Since the adoption of the Constitution, Congress has by its legislation sought to promote the naturalization of qualified resident aliens. The Act of 1906 did not introduce any change in policy. It did change, in some respects, the qualifications. And to carry out the established policy through more effective application of the law, it made changes in administrative and judicial machinery. That end is subserved by the correction of errors of the trial court through appellate review. Neither United States v. Ness, 245 U.S. 319, 326, nor the history of the legislation there referred to, leads to a denial of appellate review.
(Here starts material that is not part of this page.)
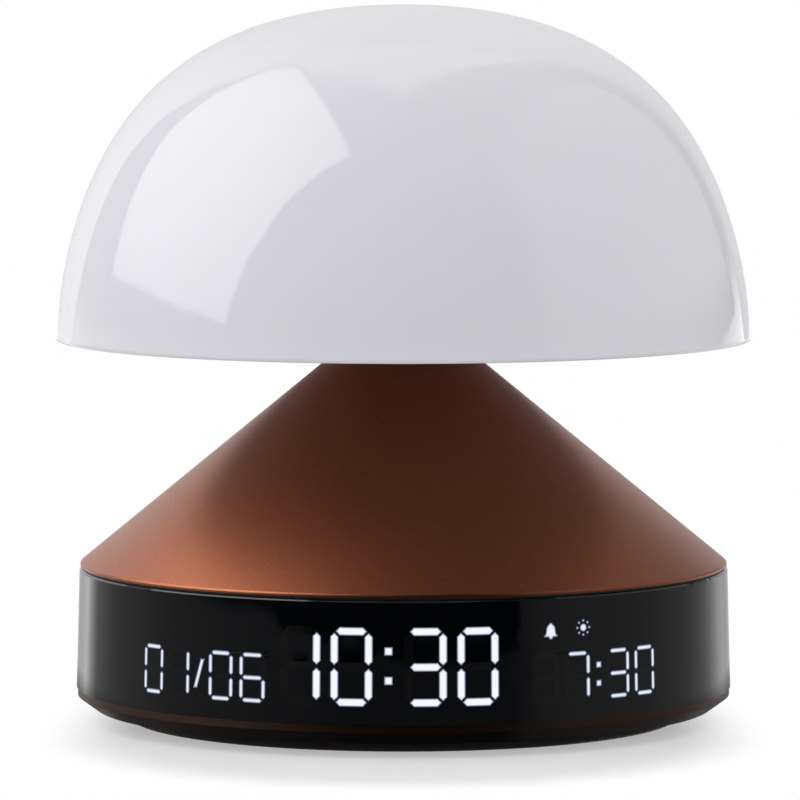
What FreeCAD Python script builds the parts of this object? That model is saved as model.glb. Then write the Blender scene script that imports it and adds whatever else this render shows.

In that case attention was called to the fact that Congress had not provided in the Act of 1906 for an appeal from judgments of the state courts admitting aliens to citizenship. The question under discussion was whether a judgment of naturalization entered by a state court barred as res judicata a proceeding brought in a federal court under § 15 to cancel the certificate of naturalization.

To the questions asked in the two cases, we answer that the Circuit Court of Appeals has jurisdiction to review by appeal the order or decree of the District Court denying the petition to be admitted to citizenship in the United States.

Questions answered in the affirmative.